AI-based content moderation and curation may have significant implications on the right to freedom of expression and opinion, the right to privacy, the right to protection of personal data, the right to non-discrimination, the right to an effective remedy, the right to human dignity, the rights of the child, and the right to life, security and protection from violence. When algorithms fail to detect sensational violence-inciting or disinformation contents but instead boost them for high degree of user interaction they receive, they can help mobilizing people for genocide as it happened in Myanmar.
Failure to prevent online hate speech, harassment, and defamation against women politicians has led to offline violence and created a chilling effect on women’s political expression, participation, and willingness to run for re-election.
On the other hand, the removal of legitimate political expression by automated filters infringes freedom of expression and restricts access to information. Some big platforms have been accused of using algorithms that suppress leftist or LGBTIQ+-related videos and channels or block dissent posts and hashtags related to recent unrests in Palestine, Colombia, India among other countries.
In some of these incidents, companies admitted that their algorithms have made mistakes. Similarly, algorithms trained to eradicate ISIS propaganda videos have also erased videos and images posted by Syrian human rights watchdogs documenting war crimes in Syria. As Irene Khan, the UN Special Rapporteur on freedom of opinion and expression, points out in her recent report, over-reliance on automated technologies that are not able to capture nuance and understand the context leads to removal of permissible content and violates freedom of expression.
Economic and social rights may also be adversely affected by automated content curation especially when targeted ad algorithms determine which economic opportunities and ads should be shown to which users based on their demographic profiling.
For example, Facebook was sued for its algorithm optimizing job, housing, and credit ads in a discriminatory manner based on protected categories (gender, ethnicity, race, etc.) without the knowledge of advertisers. It has been revealed that ads algorithm had delivered traditionally male-dominated jobs only to men and female-dominated jobs only to women and shown housing or credits ads selectively based on user’s profile –location, socioeconomic status, etc.- In the absence of design features preventing bias or discrimination, these algorithms do what they are trained to do: maximizing click-through rates.
These problematic aspects of AI-based content moderation indicate the limits of techno-solutionism.

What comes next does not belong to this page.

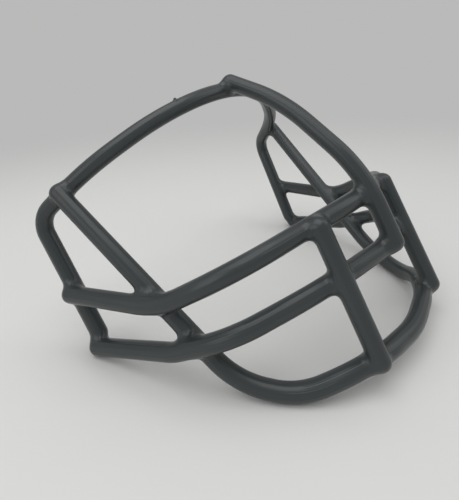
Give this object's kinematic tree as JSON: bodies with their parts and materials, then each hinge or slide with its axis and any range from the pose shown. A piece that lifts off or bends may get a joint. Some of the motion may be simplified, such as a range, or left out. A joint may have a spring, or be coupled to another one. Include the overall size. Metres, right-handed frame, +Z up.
{
  "type": "football face guard",
  "caption": "Bare football helmet face guard: bent steel wires lap welded into an open cage, under a thick smooth dark vinyl dip coat.",
  "frame": {"origin": "middle of the bounding box's underside, on the floor that the guard stands on", "axes": "+X to the wearer's left, -Y the way the wearer faces, +Z up; the guard is its own mirror image in the plane x = 0"},
  "size_m": [0.2254, 0.1716, 0.1418],
  "materials": {
    "steel_wire": "drawn carbon steel, dull",
    "weld_metal": "as welded, dull",
    "vinyl_coat": "dipped vinyl, smooth satin"
  },
  "bodies": {
    "root": {"wire_frame": "steel_wire", "wire_jaw": "steel_wire", "wire_upper_bar": "steel_wire", "wire_lower_bar": "steel_wire", "wire_nose": "steel_wire", "wire_vertical_left": "steel_wire", "wire_vertical_right": "steel_wire", "weld_frame_jaw_left": "weld_metal", "weld_frame_jaw_right": "weld_metal", "weld_frame_lower_bar_left": "weld_metal", "weld_frame_lower_bar_right": "weld_metal", "weld_frame_nose": "weld_metal", "weld_frame_upper_bar_left": "weld_metal", "weld_frame_upper_bar_right": "weld_metal", "weld_jaw_lower_bar_left": "weld_metal", "weld_jaw_lower_bar_right": "weld_metal", "weld_jaw_upper_bar_left": "weld_metal", "weld_jaw_upper_bar_right": "weld_metal", "weld_jaw_vertical_left": "weld_metal", "weld_jaw_vertical_right": "weld_metal", "weld_lower_bar_nose": "weld_metal", "weld_lower_bar_vertical_left": "weld_metal", "weld_lower_bar_vertical_right": "weld_metal", "weld_upper_bar_nose": "weld_metal", "weld_upper_bar_vertical_left": "weld_metal", "weld_upper_bar_vertical_right": "weld_metal", "coat_frame": "vinyl_coat", "coat_jaw": "vinyl_coat", "coat_upper_bar": "vinyl_coat", "coat_lower_bar": "vinyl_coat", "coat_nose": "vinyl_coat", "coat_vertical_left": "vinyl_coat", "coat_vertical_right": "vinyl_coat"}
  },
  "joints": []
}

Legislators and governments should avoid pinning their hopes on innovations and content-policing by tech companies for the prevention of online harms because technology cannot solve problems online that we haven’t solved in the real world. Most of the online harms from hate speech to cyber harassment, from misinformation to violent extremisms are rooted or intertwined with complex issues such as patriarchy, racism, ultranationalism, homo/transphobia, or poverty.
These issues have been around long before internet and are deeply entrenched in our societies. Technology has scaled them up and helped them gain new online forms. AI-based content moderation tools –regardless of how advanced they are- would not be sufficient to prevent online harms and related human rights issues without underlying causes being effectively addressed through political, legal, educational, and other means.
It is also important that proposed laws should go beyond regulating platforms’ handling of illegal and harmful user-generated content and tackle systemic risks arising from platforms’ own algorithmic architectures and design choices. In that sense, EU Commission’s draft Digital Services Act (DSA) may be promising as it imposes due diligence requirements on ‘very large platforms’ (with more than 45 million users in the EU) to assess and address potential adverse impacts of the design and functioning of their own services (including algorithmic systems for content moderation, recommender or advertising systems) on the exercise of fundamental rights. DSA also sets standards of transparency reporting, oversight, and accountability and introduces provisions to ensure access to remedy through internal complaint-handling mechanisms, out-of-court dispute settlement and judicial redress.
The success of ongoing legal paradigm change in the digital field will largely depend on the extent to which final texts of the laws will be built on human rights-based approach.